“We want to offer students dignity, purpose, hope and new opportunities by equipping them to create and by inviting them to be part of something bigger than themselves.”
It might sound a little deep for us to assert that helping people transition careers into software engineering is our way of offering “dignity”, “purpose” and “hope”, but we really believe that this is at the core of what we’re doing. Not that our fellows don’t have these things when they arrive at Project Shift, but we recognize that those who apply for our program are stepping out in hopes of doing a job they love. In that sense, doing meaningful work and thinking of your career as a vocation really does give you bring about newfound dignity, purpose, pose and hope
We are propelling our mission forward by building a wholistic tech education and creating a new category for software education – a “software engineering fellowship”. This means:
- We are highly selective in admissions, yet inclusive and striving to tear down barriers for minorities in tech.
- We are people over profit and seek to create an environment that invests deeply in each student. We therefore only select students when we’re confident they’ll do well in our program, we strive to keep classes small and we ensure that the instructor to student ratio remains high. We’ll never grow beyond our one campus in Raleigh-Durham.
- We are making up for what is lacking in Computer Science education by training our fellows to operate in real-world software engineering teams using the latest technologies and best practices. At the same time, we’re not just another “Coding Bootcamp” in that we value and teach the deeper concepts that have proved invaluable from university Computer Science programs.
- We are combating the negative stigmas that many “Coding Bootcamps” have perpetuated with transparency and student-first placement statistics.
- Ultimately we care about the whole person and have built a program around developing people first – in both skills and character.
After working with several of the world's largest "coding bootcamps" and after starting the first immersive code school in Israel, Aaron set out to do something different with Project Shift in Durham - to create a software education program that puts students before profit. With an atypical programming background in Religious Studies, Aaron believes that anyone can learn to program and become a software engineer, but the few who will do well are those who love to code.
Sean comes from a long line of teachers and is passionate about being a part of raising the quality of software education. Drawing from his experience teaching at the university level as well as over a decade of experience leading a software team, he seeks to instill the next generation of software developers with the lessons he has learned during his career. Sean has a formal programming education with undergraduate and graduate degrees in Computer Science concentrating in Artificial Intelligence from WPI. Sean has been a guest speaker at many conferences such as SXSW and All Things Open.

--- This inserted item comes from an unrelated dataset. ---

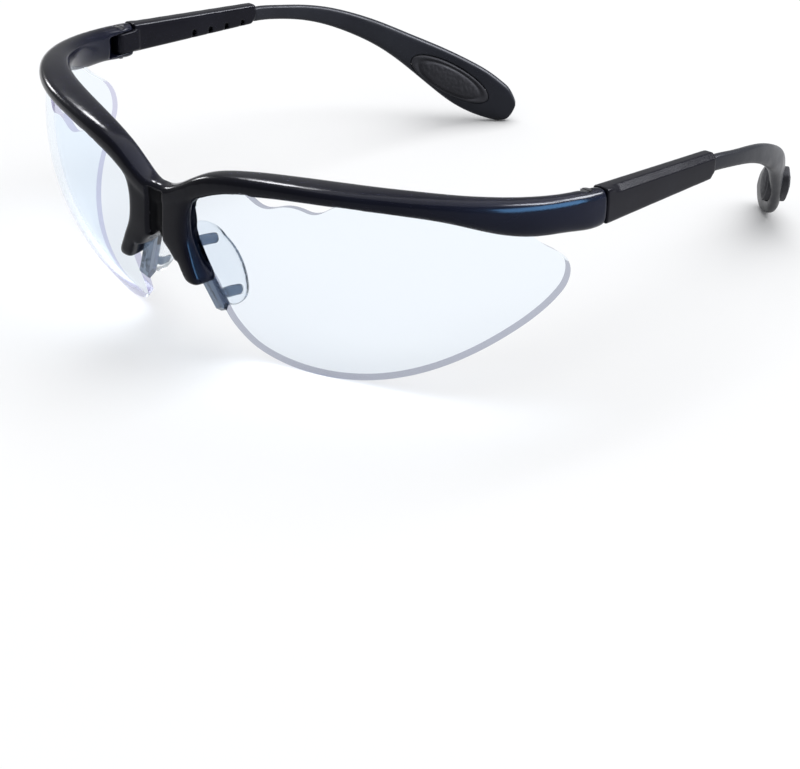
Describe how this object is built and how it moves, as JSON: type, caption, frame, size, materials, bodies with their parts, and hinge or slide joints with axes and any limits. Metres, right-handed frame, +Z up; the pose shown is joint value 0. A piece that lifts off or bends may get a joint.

Director of Operations and Career Development
Morgan is passionate about people, education, and business. Originally from Florida, she started her professional career as a teacher here in Durham. She worked as an autism teacher, specialist, and later as a special education coordinator. Through teaching, she interacted with non-profits that provided services to the students. She became interested in non-profits and went back to school for non-profit business management. During her studies, she learned about B Corps (For Benefit Corporations) and fell in love with the idea of businesses serving people and society as their main purpose.
Director of Student Life
Daniela enjoys working with people and systems, or processes, that invest in people. Most of her experience is in the nonprofit sector, having worked with organizations that support education, sustainable community development, and social businesses through justice-driven models. She is most passionate about guiding individuals into recognizing their potential and providing the tools and support to help them achieve their goals. As the Director of Student Life at Project Shift, Daniela enjoys getting to know students, providing pathways for them to develop as professionals throughout the program, and empowering them to be future leaders in the tech world.
Edward is self-described as a lifelong nerd. Growing up, he was fascinated with technology, tearing apart his first computer at age nine. After graduating with a degree in Economics, he held a number of technical positions, only to later discover his love of Software Development. Following multiple attempts at learning to code on his own, Edward decided to enroll into Project Shift to fulfill his dream of becoming a Software Engineer. Today, Edward is passionate about solving real-world problems through technology and hopes to empower new learners through sharing his technical knowledge.